**Written task**
Take the entries below and print all of them exactly, please.

**Data shown**
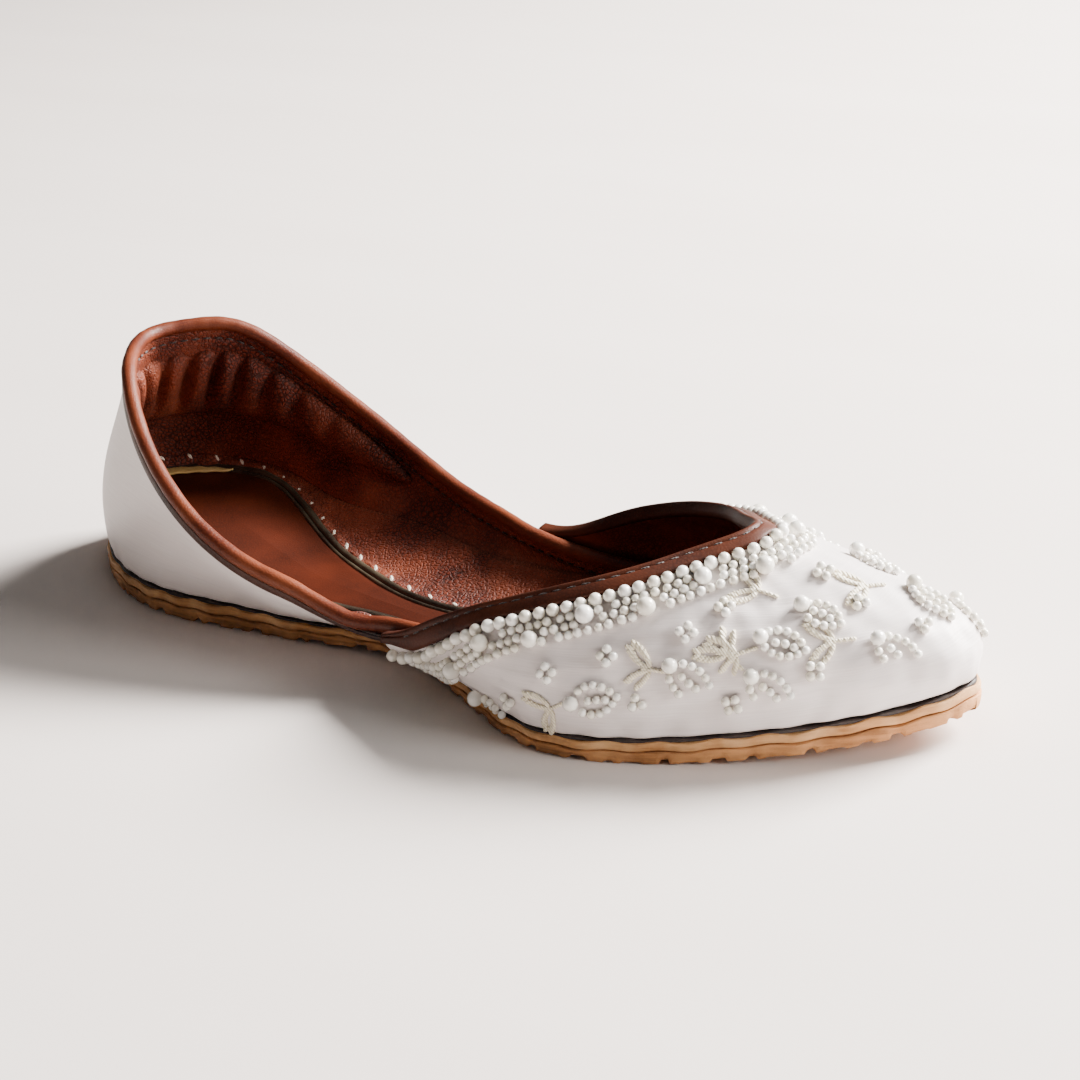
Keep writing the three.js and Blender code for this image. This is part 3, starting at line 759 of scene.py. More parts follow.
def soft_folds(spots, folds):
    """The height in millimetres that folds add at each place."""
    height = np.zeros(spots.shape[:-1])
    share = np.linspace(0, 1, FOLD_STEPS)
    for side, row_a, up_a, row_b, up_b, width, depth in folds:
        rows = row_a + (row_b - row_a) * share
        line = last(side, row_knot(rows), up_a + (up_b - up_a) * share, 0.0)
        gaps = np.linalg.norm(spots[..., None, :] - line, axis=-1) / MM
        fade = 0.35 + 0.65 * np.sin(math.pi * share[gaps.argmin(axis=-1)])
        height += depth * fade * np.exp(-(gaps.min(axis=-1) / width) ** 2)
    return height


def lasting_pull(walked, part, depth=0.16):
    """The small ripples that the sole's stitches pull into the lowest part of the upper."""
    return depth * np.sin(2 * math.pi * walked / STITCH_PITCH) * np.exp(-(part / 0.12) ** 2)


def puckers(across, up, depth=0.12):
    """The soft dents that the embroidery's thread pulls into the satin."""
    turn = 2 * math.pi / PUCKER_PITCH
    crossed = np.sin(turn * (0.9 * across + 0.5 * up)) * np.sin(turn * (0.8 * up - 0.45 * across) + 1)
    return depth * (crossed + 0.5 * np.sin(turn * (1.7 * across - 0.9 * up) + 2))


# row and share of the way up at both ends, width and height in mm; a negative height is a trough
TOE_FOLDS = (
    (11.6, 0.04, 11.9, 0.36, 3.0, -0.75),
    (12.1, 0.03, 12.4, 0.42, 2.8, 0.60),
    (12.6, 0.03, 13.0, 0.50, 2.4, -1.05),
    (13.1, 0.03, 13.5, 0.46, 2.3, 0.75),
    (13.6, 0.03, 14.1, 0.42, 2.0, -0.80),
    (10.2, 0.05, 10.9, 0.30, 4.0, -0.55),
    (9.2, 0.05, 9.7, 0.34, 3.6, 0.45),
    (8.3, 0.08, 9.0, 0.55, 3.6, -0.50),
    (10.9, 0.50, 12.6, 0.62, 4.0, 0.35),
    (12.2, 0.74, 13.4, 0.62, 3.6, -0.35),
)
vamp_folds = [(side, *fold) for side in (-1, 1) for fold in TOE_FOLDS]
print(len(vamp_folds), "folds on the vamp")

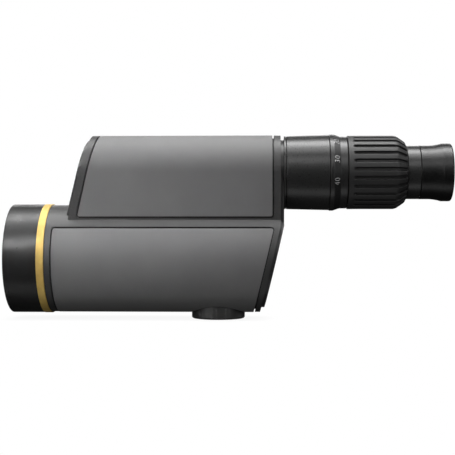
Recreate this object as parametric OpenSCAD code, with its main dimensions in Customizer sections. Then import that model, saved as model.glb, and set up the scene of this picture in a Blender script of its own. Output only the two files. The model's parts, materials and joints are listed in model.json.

**Task response**
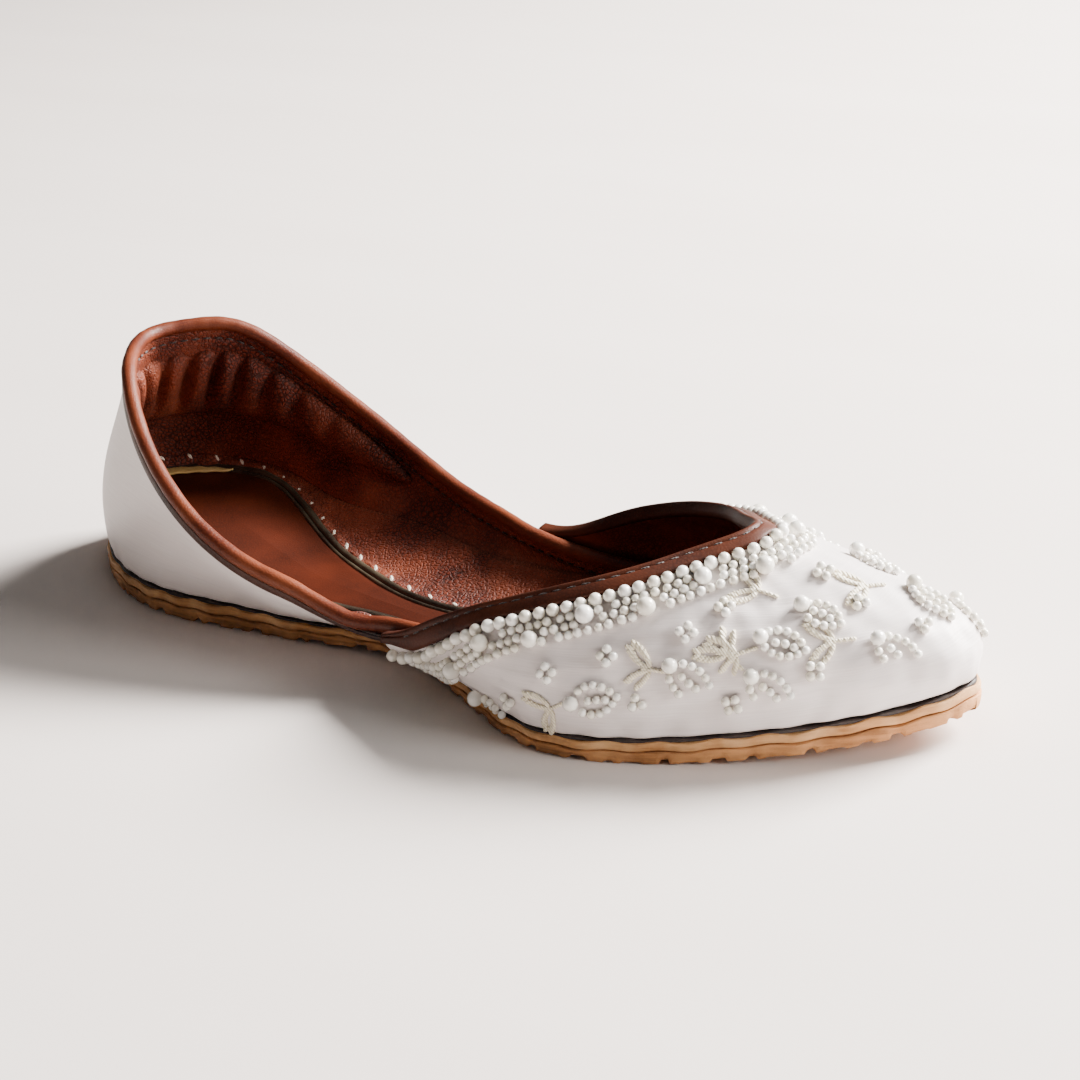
Keep writing the three.js and Blender code for this image. This is part 3, starting at line 759 of scene.py. More parts follow.
def soft_folds(spots, folds):
    """The height in millimetres that folds add at each place."""
    height = np.zeros(spots.shape[:-1])
    share = np.linspace(0, 1, FOLD_STEPS)
    for side, row_a, up_a, row_b, up_b, width, depth in folds:
        rows = row_a + (row_b - row_a) * share
        line = last(side, row_knot(rows), up_a + (up_b - up_a) * share, 0.0)
        gaps = np.linalg.norm(spots[..., None, :] - line, axis=-1) / MM
        fade = 0.35 + 0.65 * np.sin(math.pi * share[gaps.argmin(axis=-1)])
        height += depth * fade * np.exp(-(gaps.min(axis=-1) / width) ** 2)
    return height


def lasting_pull(walked, part, depth=0.16):
    """The small ripples that the sole's stitches pull into the lowest part of the upper."""
    return depth * np.sin(2 * math.pi * walked / STITCH_PITCH) * np.exp(-(part / 0.12) ** 2)


def puckers(across, up, depth=0.12):
    """The soft dents that the embroidery's thread pulls into the satin."""
    turn = 2 * math.pi / PUCKER_PITCH
    crossed = np.sin(turn * (0.9 * across + 0.5 * up)) * np.sin(turn * (0.8 * up - 0.45 * across) + 1)
    return depth * (crossed + 0.5 * np.sin(turn * (1.7 * across - 0.9 * up) + 2))


# row and share of the way up at both ends, width and height in mm; a negative height is a trough
TOE_FOLDS = (
    (11.6, 0.04, 11.9, 0.36, 3.0, -0.75),
    (12.1, 0.03, 12.4, 0.42, 2.8, 0.60),
    (12.6, 0.03, 13.0, 0.50, 2.4, -1.05),
    (13.1, 0.03, 13.5, 0.46, 2.3, 0.75),
    (13.6, 0.03, 14.1, 0.42, 2.0, -0.80),
    (10.2, 0.05, 10.9, 0.30, 4.0, -0.55),
    (9.2, 0.05, 9.7, 0.34, 3.6, 0.45),
    (8.3, 0.08, 9.0, 0.55, 3.6, -0.50),
    (10.9, 0.50, 12.6, 0.62, 4.0, 0.35),
    (12.2, 0.74, 13.4, 0.62, 3.6, -0.35),
)
vamp_folds = [(side, *fold) for side in (-1, 1) for fold in TOE_FOLDS]
print(len(vamp_folds), "folds on the vamp")

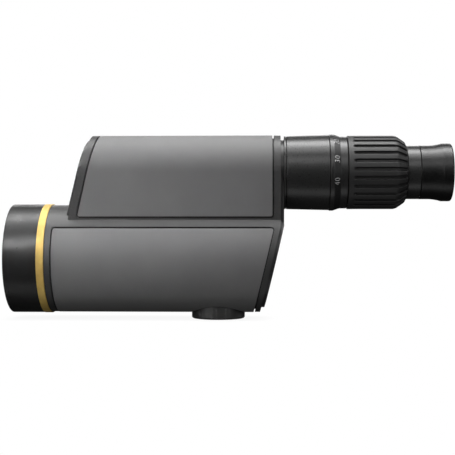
Recreate this object as parametric OpenSCAD code, with its main dimensions in Customizer sections. Then import that model, saved as model.glb, and set up the scene of this picture in a Blender script of its own. Output only the two files. The model's parts, materials and joints are listed in model.json.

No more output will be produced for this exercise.